While there may be a reason that such a result could be consistent with the past significant effects, Dr. Jewell did not meaningfully discuss why this may be.
Without adequate explanation, this argument understates the importance of statistical significance. Like the expert in
Magistrini,
Dr. Jewell should have “sufficiently discredited] other studies that found
no association
or a negative association with much more precise confidence intervals, [or] sufficiently
explain[ed] why he did not accord weight to those studies.”
Claiming a consistent result without meaningfully addressing these alternate explanations, as noted in
In re Paoli,
undermines reliability.
For these reasons, the District Court determined that Dr. Jewell did not consistently assess the evidence supporting each criterion or explain his method for doing so. Thus, it was not an abuse of discretion to find that Dr. Jewell’s application of the Bradford Hill criteria was unreliable.
This is not to suggest that all of the District Court’s criticisms were necessarily justified. For example, the fact that in his reanalysis Dr. Jewell drew a different conclusion from a study than its authors did is not necessarily a problem.
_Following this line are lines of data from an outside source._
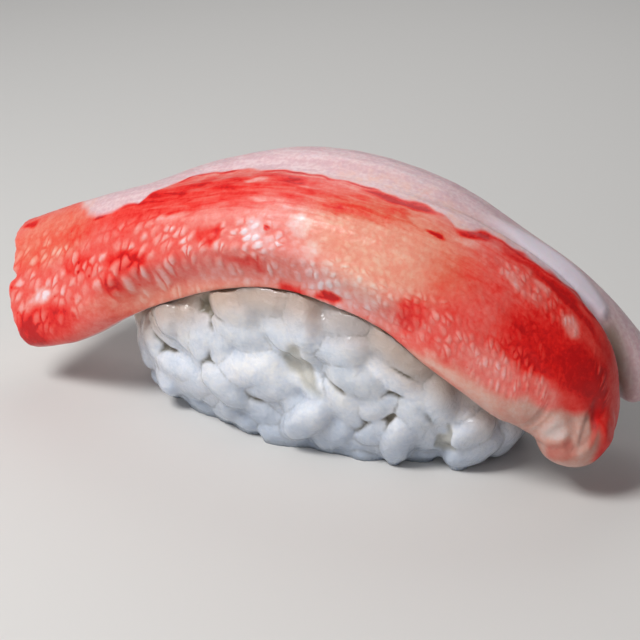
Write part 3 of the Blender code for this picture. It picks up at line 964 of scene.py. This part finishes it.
def off_core(places):
    """How far each place stands off the bare oblong, and the way straight out of it."""
    reach = np.where(places[:, 2:] < CORE_MIDDLE[2], CORE_BELOW, CORE_ABOVE)
    offset = places - CORE_MIDDLE
    share = np.abs(offset / reach)
    level = (share**CORE_SQUARENESS).sum(axis=1) ** (1.0 / CORE_SQUARENESS)
    slope = np.sign(offset) * share ** (CORE_SQUARENESS - 1.0) / reach
    slope *= (level ** (1.0 - CORE_SQUARENESS))[:, None]
    steepness = np.linalg.norm(slope, axis=1)
    return (level - 1.0) / steepness, slope / steepness[:, None]


def core_point(direction):
    reach = CORE_BELOW if direction[2] < 0.0 else CORE_ABOVE
    total = (np.abs(direction / reach) ** CORE_SQUARENESS).sum()
    return CORE_MIDDLE + direction * total ** (-1.0 / CORE_SQUARENESS)


def spiral():
    golden = math.pi * (3.0 - math.sqrt(5.0))
    for i in range(START_COUNT):
        up = 1.0 - 2.0 * (i + 0.5) / START_COUNT
        side = math.sqrt(1.0 - up * up)
        stretched = np.array([side * math.cos(i * golden), side * math.sin(i * golden), up]) * CORE_ABOVE
        yield core_point(stretched)


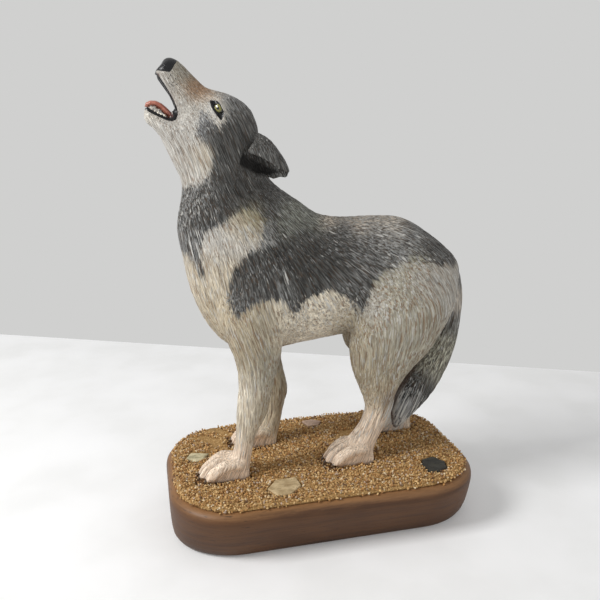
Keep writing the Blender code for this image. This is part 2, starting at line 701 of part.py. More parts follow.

Similarly, his imposition of a different assumption about the “exposed” group in Huybrechts (2014) did not require expert knowledge about psychology; he was merely testing the robustness of the results to Huybrechts’ original assumption. Similarly, the District Court credited the claim that overlapping samples did not provide replicated results, despite the fact that Dr. Jewell claimed it provided some informational value.
These inquiries are more appropriately left to the jury.
On the whole, however, the District Court did not improperly usurp the jury’s role in assessing Dr. Jewell’s credibility. There is sufficient reason to find Dr. Jewell’s testimony was unreliable. Indeed,
“any
step that renders the analysis unreliable under the
Daubert factors renders the expert’s testimony
inadmissible.”
The fact that Dr. Jewell unreliably applied the techniques underlying the weight of the evidence analysis and the factors of the Bradford Hill analysis satisfies this standard for inadmissibility.
III.
This case involves complicated facts, statistical methodology, and competing claims of appropriate standards for assessing causality from observational epidemiological studies. Ultimately, however, the issue is quite clear. As a gatekeeper, courts are supposed to ensure that the testimony given to the jury is reliable and will be more informative than confusing. Dr. Jewell’s application of his purported methods does not satisfy this standard. By applying different techniques to subsets of the data and inconsistently discussing statistical significance, Dr. Jewell does not reliably analyze the weight of the evidence. Selecting these conclusions to discuss certain Bradford Hill factors also contributes to the unreliability. While the District Court may have flagged a few issues that are not necessarily indicative of an unreliable application of methods, there is certainly sufficient evidence on the record to suggest that the court did not abuse its discretion in excluding Dr. Jewell as an expert on the basis of the unreliability of his methods. For these reasons, we will affirm the orders of the District Court, excluding the testimony of Dr. Jewell and granting summary judgment in favor of Pfizer.